Взять интервью очень легко: достаточно три часа следить за съемками, во время перерыва поприсутствовать на номинации, а затем увидеться с самим Рудольфом Нуреевым! Между тремя съемками, десятью совещаниями и двумя перепалками со всей труппой у него наверняка найдутся три минуты. А если не три, то уж две точно!
Для журналиста существуют три типа артистов: говоруны, молчуны и непредсказуемые. Нуреев был из тех, кого пишущая братия может и обожать, и ненавидеть. Но при этом многое зависело от самого журналиста. Нуреева надо было либо привлечь, обольстить, либо… бежать от него. Видеть, как он приближается твердым шагом, видеть, как его глаза пронзают тебя исподлобья (голова наклонена, как будто он готов броситься в бой), – это испытание не для каждого. Но если выдержать это испытание, появляется ощущение, что завоеван весь мир!

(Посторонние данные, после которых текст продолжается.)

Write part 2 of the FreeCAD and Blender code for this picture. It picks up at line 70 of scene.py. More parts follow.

Впоследствии я встречала Нуреева много раз. Я брала интервью у него дома, в его грим-уборной, в маленькой машине его подруги Дус, на набережной канала Урк в три часа утра, где он снимал фантастическую короткометражку на музыку Мишеля Леграна…

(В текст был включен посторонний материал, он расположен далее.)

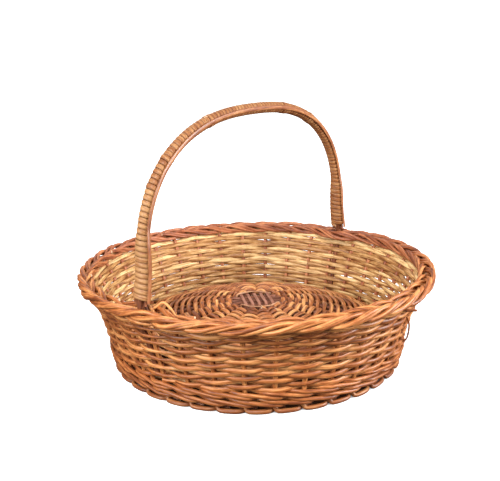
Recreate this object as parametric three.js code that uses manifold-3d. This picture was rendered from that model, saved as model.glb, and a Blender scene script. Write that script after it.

Жизнь Нуреева вступила в пору сумерек. Настроение его было изменчивым, тело все чаще подводило, но он делал вид, что ничего не происходит. В Опере дела шли неважно, история его любви с Парижем подходила к концу и вылилась в гневных слезах финальной «Баядерки»… В тот вечер я была там, и, как все остальные зрители, знала, что вижу его в последний раз.
А затем тот мрачный январский день 1993 года, когда надо было писать некролог для «Франс Суар»… Вы думаете, это легко – всю жизнь изложить на шести листках?

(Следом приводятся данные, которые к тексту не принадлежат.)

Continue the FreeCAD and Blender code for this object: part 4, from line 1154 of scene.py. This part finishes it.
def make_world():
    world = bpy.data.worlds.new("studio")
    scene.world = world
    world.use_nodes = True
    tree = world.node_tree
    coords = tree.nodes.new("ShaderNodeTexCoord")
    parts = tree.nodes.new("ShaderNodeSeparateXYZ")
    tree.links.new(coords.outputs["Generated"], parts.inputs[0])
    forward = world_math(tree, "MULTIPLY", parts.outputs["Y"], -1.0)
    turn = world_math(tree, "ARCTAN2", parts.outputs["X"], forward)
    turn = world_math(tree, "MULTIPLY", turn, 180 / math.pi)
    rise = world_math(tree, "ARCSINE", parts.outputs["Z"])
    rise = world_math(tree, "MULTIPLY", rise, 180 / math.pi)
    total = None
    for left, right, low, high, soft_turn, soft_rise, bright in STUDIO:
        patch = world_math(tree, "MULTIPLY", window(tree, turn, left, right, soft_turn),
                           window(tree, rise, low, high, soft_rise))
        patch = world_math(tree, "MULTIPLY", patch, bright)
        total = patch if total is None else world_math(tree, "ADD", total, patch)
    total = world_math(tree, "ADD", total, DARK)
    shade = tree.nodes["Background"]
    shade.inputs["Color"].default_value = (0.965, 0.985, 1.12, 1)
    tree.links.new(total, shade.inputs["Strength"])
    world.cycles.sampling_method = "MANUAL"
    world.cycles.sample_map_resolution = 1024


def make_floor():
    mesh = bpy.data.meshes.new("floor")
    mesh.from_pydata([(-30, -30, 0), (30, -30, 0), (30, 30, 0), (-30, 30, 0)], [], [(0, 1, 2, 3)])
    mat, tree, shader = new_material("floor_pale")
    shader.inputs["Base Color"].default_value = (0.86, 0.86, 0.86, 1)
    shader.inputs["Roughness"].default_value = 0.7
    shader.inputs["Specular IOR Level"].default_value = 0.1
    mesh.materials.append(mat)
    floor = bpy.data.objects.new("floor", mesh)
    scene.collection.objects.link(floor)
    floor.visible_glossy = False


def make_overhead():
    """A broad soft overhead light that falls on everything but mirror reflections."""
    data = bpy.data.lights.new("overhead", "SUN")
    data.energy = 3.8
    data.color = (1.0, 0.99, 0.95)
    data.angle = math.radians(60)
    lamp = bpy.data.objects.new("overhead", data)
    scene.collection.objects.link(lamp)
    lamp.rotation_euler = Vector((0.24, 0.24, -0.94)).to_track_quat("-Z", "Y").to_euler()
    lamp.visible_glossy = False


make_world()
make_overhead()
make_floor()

Прошло еще десять лет, и я поняла, что должна дойти до конца – описать эту необыкновенную жизнь, собрать, пока еще есть время, свидетельства тех, кто жил и работал рядом с моим кумиром.
Я не застала великой эпохи Нуреева. Той, когда молодой русский танцовщик, сбежавший при невероятных обстоятельствах из СССР, воодушевлял Париж, электризовал Лондон, заставлял волноваться сердца ньюйоркцев, канадцев, итальянцев, австралийцев… Мой Нуреев – зрелый мастер, мэтр… Но разве это что-то меняет в его восприятии?
Я никогда не была в числе личных знакомых Нуреева, приглашаемых на ужин, обменивавшихся с ним поцелуями в гримуборной… Однако я была зрительницей. И не просто зрительницей, а восхищенной, благодарной, покоренной зрительницей. В течение двадцати с лишним лет я наблюдала за ним как на сцене, так и за кулисами. Я видела его обманутым принцем в «Лебедином озере», безутешным принцем в «Жизели», влюбленным принцем в «Спящей красавице»… Я видела его бандитом в «Марко Спада»[1], плутом в «Дон Кихоте», королем и стариком в «Щелкунчике»… Постоянное присутствие этих спектаклей в балетном репертуаре Парижской оперы позволило мне множество раз смотреть и пересматривать балеты, в которых Нуреев танцевал сам и которые он поставил как хореограф.
Кому-то может показаться недостатком, что я не была его личной знакомой, но мне это кажется козырем. Я свободна от какой-либо прямой связи с героем этой книги, на мне нет груза морального, дружеского или иного табу, благодаря чему я могла выстраивать эту книгу так, как хотелось.
Изучать Нуреева – это с головой окунуться в историю западного балета, традиции которого были унаследованы русским танцовщиком, но при этом он развил эти традиции, стал новатором. Важно также понимать, почему Нуреев занимал ведущее положение на мировой сцене в течение тридцати лет. Беглец из России возбуждал страсти и раззадоривал критиков, которые либо превозносили, либо ненавидели его. Пресса, как французская, так и иностранная, билась насмерть по поводу его персоны. Критики и балетная публика в конце концов сошлись во мнении, чем-то напомнившем трепетное отношение к Марии Каллас: существо, выходящее за рамки обычного, дразнящее, восхищающее, не оставляющее место для соперников. Во Франции, как, впрочем, и в других странах, существовали про– и антинуреевцы. Журналистские поединки были страстными и захватывающими, что, несомненно, принесло свою пользу – благодаря персоне Нуреева был описан весь спектр танца последней трети XX века. Однако изучение Нуреева – это также и постоянное погружение в историю ушедшего века, потому что в каждый период своей жизни Нуреев оказывался удивительным воплощением своего времени. Судите сами: человек, чье детство выпало на войну, а юность – на период «оттепели», сменившей сталинские репрессии. Бегство на Запад – одно из первых и, пожалуй, одно из самых громких. Что еще? Не будем скрывать – Нуреев был символом гомосексуализма и, наверное, остается им до сих пор. Годы под знаком СПИДа – это тоже Нуреев, и все это делало его личность гораздо более масштабной, чем просто фигура танцовщика.